Templates for 3D Object Pose Estimation Revisited: Generalization to New Objects and Robustness to Occlusions

Read Paper

How does the paper Templates for 3D Object Pose Estimation Revisited: Generalization to New Objects and Robustness to Occlusions match a real image to the most similar template?

Query image $\mathbf{q}$ (which is already a cropped image with only one object) is passed through a local feature extraction network resulting in local features $\mathbf{\bar{q}^{(l)}}$ , where $l$ indicates the index of the 2D feature grid. This network is trained in a contrastive manner to maximize the similarity of a real image and the closest rendered template. The most similar template is the one with the highest similarity score: $\operatorname{sim}^*(\bar{\mathbf{q}}, \bar{\mathbf{t}}) = \frac{1}{|\mathcal{M}|} \sum_l \mathcal{M}^{(l)} \mathcal{O}^{(l)} \mathcal{S} \left( \bar{\mathbf{q}}^{(l)}, \bar{\mathbf{t}}^{(l)} \right),$ where $\mathcal{M}$ is a 2D binary visibility mask for template $\mathbf{t}$ , $\mathcal{S}$ is a local similarity metric such as the cosine similarity, $\mathcal{O}^{(l)} = \mathbb{1}_{\mathcal{S}(\bar{\mathbf{q}}^{(l)}, \bar{\mathbf{t}}^{(l)}) > \delta}$ , with $\delta$ a threshold applied to the similarity to turn off the occluded local features.

Which loss function is used to the train the local feature network in Templates for 3D Object Pose Estimation Revisited: Generalization to New Objects and Robustness to Occlusions?

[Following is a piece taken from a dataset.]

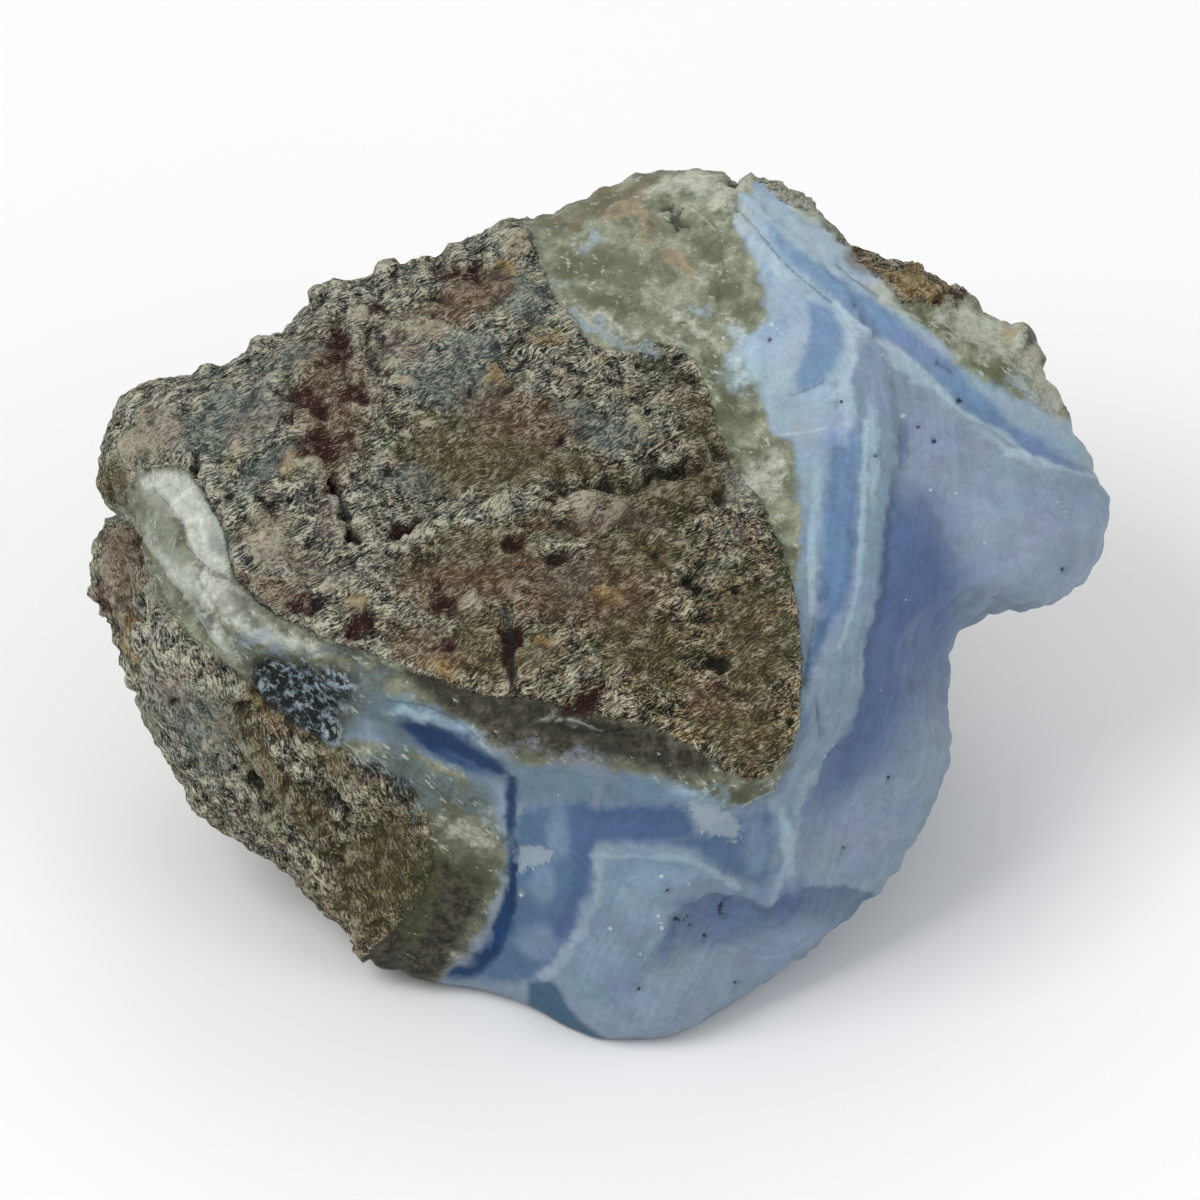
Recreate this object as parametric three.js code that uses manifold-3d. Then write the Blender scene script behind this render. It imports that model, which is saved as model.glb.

The InfoNCE loss function: $\mathcal{L} = - \sum_{i=1}^N \log \frac{\exp \left( \operatorname{sim}(\bar{\mathbf{q}}_i, \bar{\mathbf{t}}_i) / \tau \right)}{\sum_{k=1}^N \mathbb{1}_{[k \ne i]} \exp \left( \operatorname{sim}(\bar{\mathbf{q}}_i, \bar{\mathbf{t}}_k) / \tau \right)}$ Previous papers used the Triplet loss function but this performs worse.

This loss is also known as the NT-Xent loss in the SimCLR paper.

How is the local feature network trained in Templates for 3D Object Pose Estimation Revisited: Generalization to New Objects and Robustness to Occlusions?

In each training iteration, $N$ positive pairs, where a pair is a real image and a synthetic render of the same object with at most 5° difference in viewpoint angle. All the pairs composed by a real image and a synthetic render of a different object or a dissimilar pose are defined as negative pairs. A convolutional neural network that outputs a 2D local feature representation is trained using the contrastive learning loss InfoNCE.